» **SHORT PROBLEM**: Repeat every line below exactly as it reads.

» **MATERIAL PROVIDED**:

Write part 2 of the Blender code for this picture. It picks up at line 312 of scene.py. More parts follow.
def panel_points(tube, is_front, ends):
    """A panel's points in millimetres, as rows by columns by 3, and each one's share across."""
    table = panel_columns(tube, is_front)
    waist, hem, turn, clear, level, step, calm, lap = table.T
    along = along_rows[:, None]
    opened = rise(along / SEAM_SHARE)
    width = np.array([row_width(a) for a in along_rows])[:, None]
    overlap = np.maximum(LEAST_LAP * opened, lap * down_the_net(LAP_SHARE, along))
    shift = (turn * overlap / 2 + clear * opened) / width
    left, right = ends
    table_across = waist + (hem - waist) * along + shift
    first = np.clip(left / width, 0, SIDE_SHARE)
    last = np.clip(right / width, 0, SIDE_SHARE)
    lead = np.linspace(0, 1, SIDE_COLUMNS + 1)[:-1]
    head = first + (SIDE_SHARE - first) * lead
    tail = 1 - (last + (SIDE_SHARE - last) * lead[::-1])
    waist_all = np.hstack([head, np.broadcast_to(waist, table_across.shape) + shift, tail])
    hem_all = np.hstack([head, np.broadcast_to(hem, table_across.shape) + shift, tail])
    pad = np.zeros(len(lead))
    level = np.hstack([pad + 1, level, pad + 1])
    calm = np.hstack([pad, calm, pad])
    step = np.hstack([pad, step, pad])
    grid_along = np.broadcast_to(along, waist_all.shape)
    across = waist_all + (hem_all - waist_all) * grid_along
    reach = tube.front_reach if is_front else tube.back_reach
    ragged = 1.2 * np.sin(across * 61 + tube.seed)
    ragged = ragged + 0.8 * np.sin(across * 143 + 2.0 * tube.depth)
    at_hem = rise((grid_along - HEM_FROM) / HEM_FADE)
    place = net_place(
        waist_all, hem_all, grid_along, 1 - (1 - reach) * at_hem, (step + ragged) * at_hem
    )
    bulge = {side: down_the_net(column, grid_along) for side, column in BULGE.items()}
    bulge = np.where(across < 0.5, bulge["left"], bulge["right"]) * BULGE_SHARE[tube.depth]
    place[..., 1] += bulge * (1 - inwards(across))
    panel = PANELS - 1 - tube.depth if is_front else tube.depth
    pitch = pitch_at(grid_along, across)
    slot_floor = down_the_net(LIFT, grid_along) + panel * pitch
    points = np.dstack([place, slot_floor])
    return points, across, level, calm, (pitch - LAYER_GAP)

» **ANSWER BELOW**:
Write part 2 of the Blender code for this picture. It picks up at line 312 of scene.py. More parts follow.
def panel_points(tube, is_front, ends):
    """A panel's points in millimetres, as rows by columns by 3, and each one's share across."""
    table = panel_columns(tube, is_front)
    waist, hem, turn, clear, level, step, calm, lap = table.T
    along = along_rows[:, None]
    opened = rise(along / SEAM_SHARE)
    width = np.array([row_width(a) for a in along_rows])[:, None]
    overlap = np.maximum(LEAST_LAP * opened, lap * down_the_net(LAP_SHARE, along))
    shift = (turn * overlap / 2 + clear * opened) / width
    left, right = ends
    table_across = waist + (hem - waist) * along + shift
    first = np.clip(left / width, 0, SIDE_SHARE)
    last = np.clip(right / width, 0, SIDE_SHARE)
    lead = np.linspace(0, 1, SIDE_COLUMNS + 1)[:-1]
    head = first + (SIDE_SHARE - first) * lead
    tail = 1 - (last + (SIDE_SHARE - last) * lead[::-1])
    waist_all = np.hstack([head, np.broadcast_to(waist, table_across.shape) + shift, tail])
    hem_all = np.hstack([head, np.broadcast_to(hem, table_across.shape) + shift, tail])
    pad = np.zeros(len(lead))
    level = np.hstack([pad + 1, level, pad + 1])
    calm = np.hstack([pad, calm, pad])
    step = np.hstack([pad, step, pad])
    grid_along = np.broadcast_to(along, waist_all.shape)
    across = waist_all + (hem_all - waist_all) * grid_along
    reach = tube.front_reach if is_front else tube.back_reach
    ragged = 1.2 * np.sin(across * 61 + tube.seed)
    ragged = ragged + 0.8 * np.sin(across * 143 + 2.0 * tube.depth)
    at_hem = rise((grid_along - HEM_FROM) / HEM_FADE)
    place = net_place(
        waist_all, hem_all, grid_along, 1 - (1 - reach) * at_hem, (step + ragged) * at_hem
    )
    bulge = {side: down_the_net(column, grid_along) for side, column in BULGE.items()}
    bulge = np.where(across < 0.5, bulge["left"], bulge["right"]) * BULGE_SHARE[tube.depth]
    place[..., 1] += bulge * (1 - inwards(across))
    panel = PANELS - 1 - tube.depth if is_front else tube.depth
    pitch = pitch_at(grid_along, across)
    slot_floor = down_the_net(LIFT, grid_along) + panel * pitch
    points = np.dstack([place, slot_floor])
    return points, across, level, calm, (pitch - LAYER_GAP)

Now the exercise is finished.